Malaysian estates eyed

Forfeiture proceedings on state-owned assets of Malaysia situated in the country are being readied to enforce a recent $14.9 billion award handed by a French arbitration court, a counsel representing one of the direct heirs of the Sultanate of Sulu revealed yesterday.

Lawyer Rexie Efren Bugaring, in an exclusive interview with Daily Tribune, said a legal team is now preparing its strategy to realize the compensation.

“As signatory to the New York Convention, the Philippine court has jurisdiction to enforce the arbitration award,” he said.

The international court in February ordered Malaysia to pay the sum to the descendants of the last Sultan of Sulu to settle a dispute over a colonial-era land deal.

Malaysia said the Court of Appeals in Paris had stayed the ruling as it considered the enforcement of the award may infringe on sovereignty.

Former defense secretary Gilbert Teodoro, who is an international law expert, said that with the sequestration of assets, an option available to the Sultanate is to renegotiate the lease contract on Sabah to prevent a protracted legal battle.

A high-ranking member of the Sulu Sultanate indicated that the royal family will entertain Philippine-government backed negotiations with Malaysia.

“We’re open to settlement but we will ask the administration of President Ferdinand ‘Bongbong’ Marcos to help us,” the Sultanate official indicated.

An expected complication would be that Malaysia needs to cede that the 1878 transaction among Sulu Sultan Jamal Al Alam, British government representative Baron de Overbeck and the British North Borneo Company’s Alfred Dent is a lease contract and not a cession deal.

London-based lawyers of the claimant stressed the February ruling remains legally enforceable outside France through the New York Convention, a United Nations treaty on international arbitration recognized in 170 countries.

The “stay” ruling that the Malaysian government obtained was enforceable only in France, London-based lawyer Paul Cohen, the lead co-counsel of the Sultanate, said.

“It temporarily delays local enforcement in one country, France itself,” Cohen of law firm 4-5 Gray’s Inn Square said.

“It does not apply to the other 169,” he pointed out.

With some exceptions, such as those considered within the diplomatic premise, any Malaysian government-owned asset globally is eligible for the purposes of enforcing the award, Elisabeth Mason, another lawyer for the heirs, indicated.

Energy assets first to go

The heirs, who are the successors-in-interest to the last Sultan of Sulu, entered a deal in 1878 with trading house British North Borneo Co. to lease the oil-rich Sabah.

Malaysia took over the arrangement after it gained independence from Britain and assumed the payment of 5,300 Malaysian ringgit to the Philippine nationals.

But the payments were stopped in 2013, with Malaysia arguing that no one else had a right over Sabah, which was part of its territory.
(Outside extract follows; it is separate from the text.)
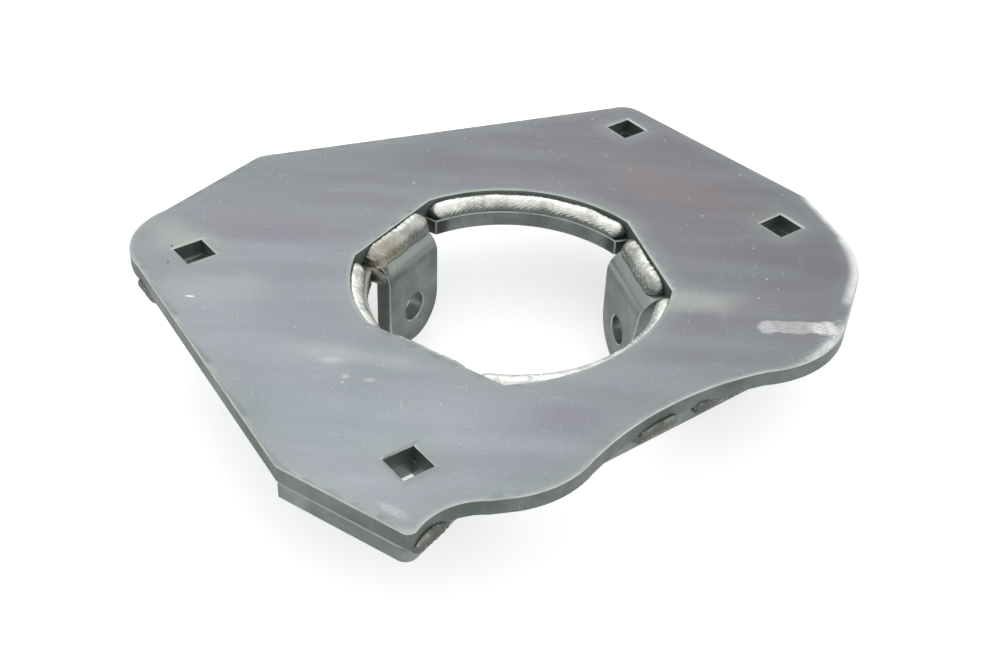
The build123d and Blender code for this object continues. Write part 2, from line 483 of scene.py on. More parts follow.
@dataclass(frozen=True)
class PlateFinish:
    """Colours and gloss of one zinc-plated sheet, with painted reflection, highlight and shade."""

    name: str
    dark: Color
    light: Color
    violet: Color
    teal: Color
    wall_dark: Color
    wall_light: Color
    # pale colour of the broken edges and their rims, worn plating with a painted highlight, also used for
    # the cut lines on the walls
    edge: Color
    halo: Color
    speck: Color = (0.62, 0.64, 0.62)
    roughness: float = 0.42
    metallic: float = 0.72
    # which way the painted reflection on the flats grows lighter
    painted_sheen_toward: Point2 = (0.35, -0.94)
    patches: tuple[Patch, ...] = ()
    speck_share: float = 0.05
    halo_strength: float = 0.5
    rim_strength: float = 0.22
    mark_strength: float = 0.55
    scratch_strength: float = 0.45

    def build(self, effects: Effects) -> Material:
        """Make the material.

        Args:
            effects: the shared node groups.

        Returns:
            The finished material.
        """
        material, desk, shader = new_material(self.name)
        place = desk.add("ShaderNodeTexCoord").outputs["Object"]
        plating = effects.plating.place(desk, Place=place)
        edges = effects.edges.place(desk, Place=place)
        color = self._flat_color(desk, place, plating)
        color = desk.mix(desk.math("MULTIPLY", edges.outputs["Halo"], self.halo_strength), color, self.halo)
        for patch in (patch for patch in self.patches if not patch.on_walls):
            color = self._lay_patch(desk, place, color, patch)
        specks = effects.specks.place(desk, Place=place, Scale=300.0, Size=0.19, Share=self.speck_share)
        scratches = effects.scratches.place(desk, Place=place, Share=0.012)
        scratched = desk.math("MULTIPLY", scratches.outputs["Mask"], self.scratch_strength)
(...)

The plaintiffs, last week, moved to seize two Luxembourg-based units of Malaysian state oil firm Petronas as part of efforts to enforce the award.

Petronas, which has described the seizure as “baseless,” vowed to defend its legal position, adding that the units have divested their assets.

Lawyers for the heirs said the units were now under the control of bailiffs in Luxembourg, pending any appeal by Petronas against the seizure.

“We note Petronas’ description of certain transactions, and we note their statement that those transactions are complete,” Mason said.

“We will discover the full picture of all assets in due course.” Mason added.